Watson on Jeopardy: Round 3

Watson on Jeopardy: Round 3

–Ken Jennings
added to his Final Jeopardy answer
competing against IBM’s Watson
Jeopardy, February 16 2011

If the goal was to show that a computer could understand human language and retrieve the correct answers to questions as well as humans can…mission accomplished.

Watson, the IBM computer system, easily beat Ken Jennings and Brad Rutter, two of Jeopardy’s greatest.

Yes, it was closer in this second game.  It even looked like the outcome was in doubt a few times.

The final score on the second day?

Ken: $18,200, Brad: $21,600, Watson $41,413

The two game totals?

Brad: $21,600, Ken: $24,000, Watson: $77,147

We got some very interesting insight into how Watson thinks.

Amusingly, he did relatively poorly on a category called “ALSO ON YOUR COMPUTER KEYS”.  Each answer was a key on a computer keyboard.  Of course, Watson may not have much familiarity with computer keyboards…it’s not like he types.  😉 

For example, there was this question (technically, an answer):

“In 1939’s Cartoon “The Pointer”, this guy got a new, more pear-shaped body & pupils were added to his eyes.”

You might not know…but knowing it was in the Magical Mouse-tery Tour category would give a good guess.

Watson got it right, and was quite sure he was right.  His top three choices:

  • Mickey 91%
  • Hercules 10%
  • Family Guy 3%

Okay, so these could all be cartoons…but what made Hercules more than three times more likely than Family Guy?  I assume “guy” and “cartoon” connected those.  But I do think Watson must have been considering the category in making his selection. 

What’s next for Watson?


IBM is going to work with Nuance (the company that makes DragonNaturally Speaking and Vocalizer, the voice of Amazon’s Kindle 3) , Columbia University School of Medicine, and the University of Maryland School of Medicine to prepare Watson to serve as a research assistant for doctors.

IBM press release 

Doctors have an incredible amount information made available to them through medical journals.  That information, though, is typically narrative.  While there certainly may be graphs and tables, it’s the story that’s told that matters.

Watson can read all those journals very quickly…read and understand them.

Watson won’t decide on a patient’s medical care, but will retrieve information to help the doctor (and other medical staff) to make a decision.

I guess it’s good Watson won’t be directing the treatment (after all, he thought Toronto was a possible answer as a US city, although he really wasn’t sure).  I just clicked on the link for the press kit on Watson, and got this:

“Our apologies…

The page you requested cannot be displayed”

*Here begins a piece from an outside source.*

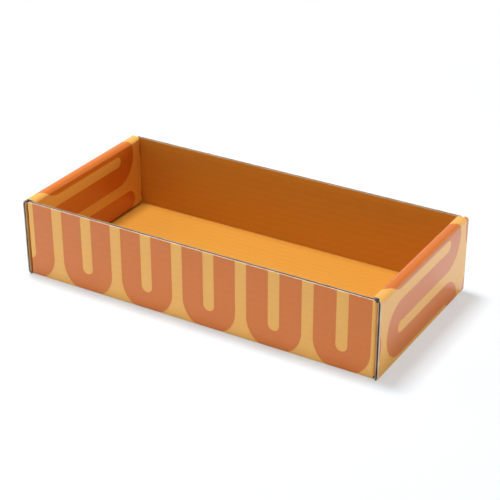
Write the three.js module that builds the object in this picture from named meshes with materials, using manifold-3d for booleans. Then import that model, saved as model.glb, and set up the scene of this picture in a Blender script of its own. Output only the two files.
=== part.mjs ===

For more information on Watson and Jeopardy, you might find this book interesting:

Final Jeopardy

Speaking of technology, here’s one of the remarkable things.  The second game was played yesterday…and it is discussed in the e-book I bought for my Kindle today.  That doesn’t mean it was written since yesterday…it’s possible the author got to see it being played.  But with traditional publishing, they would either have had to wait until after the game to publish the book, or published it and then some sort of supplement (people wouldn’t have wanted to buy the full book twice).  With e-publishing, it becomes possible to publish a partial book ahead of time…and then update it for your purchasers.

Watson playing Jeopardy (and winning) is an important milestone.  I always used to tell people that in the near future, everybody would know everything (or at least have access to everything).  However, I would say, they wouldn’t be able to tell what was important…that’s why I, as an educator, would be safe in my job.

Now, however, I’m less sure about that, at least in many circumstances.  Asking a person a question and getting an answer may become like watching a power-lifting competition.  It’s cool to see people performing beyond the abilities of the average person…but deep down, you know it isn’t really practical…a machine can do it better.  😉

Just kidding…I don’t just answer questions, I provide insight.  That could come in a sense, though.  If ten thousand people had previously asked the same question, and the answer were recorded, a Watson-level computer could scan all of those answers in seconds, find the common answers, and even evaluate the questioner’s response to the answer.

That may be the key…not to have a computer come up with new ideas, but to be able to have them retrieve the ideas humans have already developed…and judge which ones are considered “best” by respondents.